Abuses of power, taking advantage of wealth, position or celebrity, are not a new phenomenon and their examination here give this 1772 play by the German writer Gotthold Ephraim Lessing particular topical relevance. The play concerns The Prince of Guastalla, the overlord of a region in Italy who becomes besotted with the towns girl of its title, setting off a tragic chain of events. Written as a socio-political commentary on 18th Century European life, the play highlights the conflicts between aristocratic rule and the new enlightenment of the Bourgeoisie who sought to cast aside ancient traditions and privileges. Emilia, supported forcefully by her father, claims the right to choose her own suitor and finds the advances of the Prince repulsive. Performed today, plays from this period can often come across as comic melodramas, and Dr Mark Ewbank’s production, which has costumes that look as if they come from last Christmas’s Cinderella, often walks a very thin line between comedy and tragedy. The production crosses the line towards comedy in scenes involving the Prince. Che Watson, bewigged and decked out in green velvet, makes this character a foppish buffoon whose lustful eye would seem more likely to be fixed on the nearest mirror than to wander towards Emilia. Fortunately, Ewbank gets weightier performances in other prominent roles. Samuel Haughton is creepily effective as Marinelli, the Prince’s scheming and duplicitous fixer and Peter Wheal-Jones brings real power and conviction to the role of Emilia’s father.

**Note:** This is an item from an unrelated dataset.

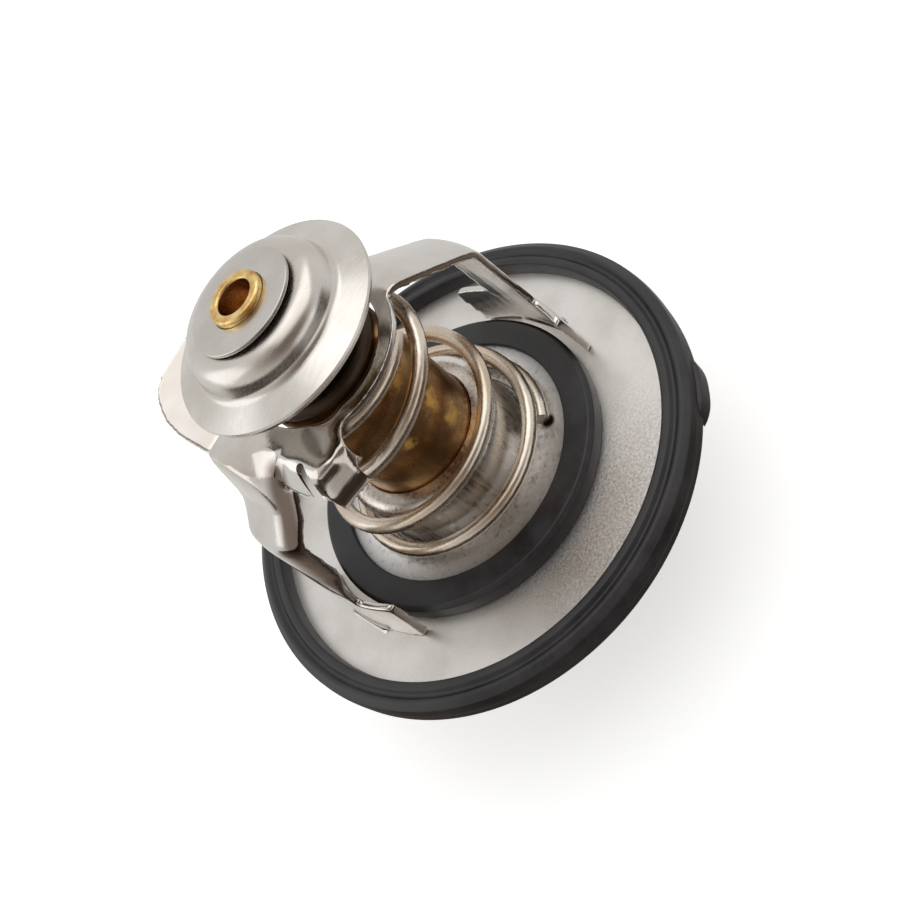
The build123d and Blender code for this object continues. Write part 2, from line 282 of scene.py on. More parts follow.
@dataclass(frozen=True)
class PressedSteel:
    """Bright sheet steel, rolled and pressed: wavering reflections, fine grain, and a brown band of
    painted reflection along a line.

    The eye gets a light warm-grey metal whose highlights break up at its edges and bends.
    """

    name: str
    light: str = "dedad4"
    warm: str = "b9aca0"
    rough: Pair = (0.2, 0.34)
    wave_mm: float = 5.0
    wave_relief: Pair = (0.3, 0.6)
    grain_mm: float = 0.25
    grain_relief: Pair = (0.06, 0.35)
    grain_stretch: float = 10.0
    tint_mm: float = 9.0
    painted_reflection_line: tuple[Point, Point] | None = None
    painted_reflection_reach: float = 2.1
    painted_reflection_core: float = 0.3
    painted_reflection_colour: str = "7c6f66"

    def material(self) -> Material:
        """Builds the steel from a warm tint, grain along the rolling direction and waves, with a
        painted reflection band where a line is given.
        """
        material, tree, shader, place = new_material(self.name)
        tint = pattern(tree, place, self.tint_mm, 3.0, 0.55)
        stops = [(0.36, self.warm), (0.58, self.light)]
        colour = add(tree, "ShaderNodeValToRGB", {"Fac": tint}, stops)
        # Painted reflection: a brown band along the line, full in its core and fading outwards,
        # stands in for the dark surroundings that this edge mirrors.
        if self.painted_reflection_line:
            start, end = (Vector(point) * MM for point in self.painted_reflection_line)
            away = self.off_line(tree, place, start, end - start)
            span = (self.painted_reflection_core * self.painted_reflection_reach, self.painted_reflection_reach)
            colour, _ = covered(tree, colour, self.painted_reflection_colour, away, span, blend="SMOOTHSTEP")
        stretch = self.grain_stretch
        grain = pattern(tree, place, self.grain_mm * stretch, 4.0, pull=(1.0, stretch, stretch))
        wave = pattern(tree, place, self.wave_mm, 2.0, 0.4)
        relief = [(wave, *self.wave_relief), (grain, *self.grain_relief)]
        surface(tree, shader, colour, grain, self.rough, relief)
        return material

    def off_line(self, tree: NodeTree, place: Any, start: Vector, line: Vector) -> Node:
        """Measures how far a place is from a line.

        Args:
            tree: the material's tree.
            place: the piece's coordinates.
            start: where the line starts, in metres.
            line: its direction and length.

        Returns:
            The node that gives the distance, in metres.
        """
        kind = "ShaderNodeVectorMath"
        there = add(tree, kind, {0: place, 1: start}, operation="SUBTRACT")
        unit = line / line.length_squared
        share = add(tree, kind, {0: there, 1: unit}, operation="DOT_PRODUCT")
        kept = add(tree, "ShaderNodeClamp", {"Value": share})
        nearest = add(tree, kind, {0: line, "Scale": kept}, operation="SCALE")
        return add(tree, kind, {0: there, 1: nearest}, operation="DISTANCE")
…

As Emila, Roseanne Lynch has a beguiling innocence, but it is Francesca Burgoyne who steals a large chunk of the second half; as the Prince’s spurned lover, she plots a ruthless revenge and, in a delightful touch, she leads the audience in a slow handclap to celebrate having sown the seeds of destruction. This play is at its most interesting when it focusses on the plight of its female characters who are striving to assert some measure of independence in a male dominated world. In this sense, it was very much ahead of its time. Ewbank’s production does well in bringing these themes to the fore and, although it is at times uneven in its tone, it builds to a strong, dramatic climax.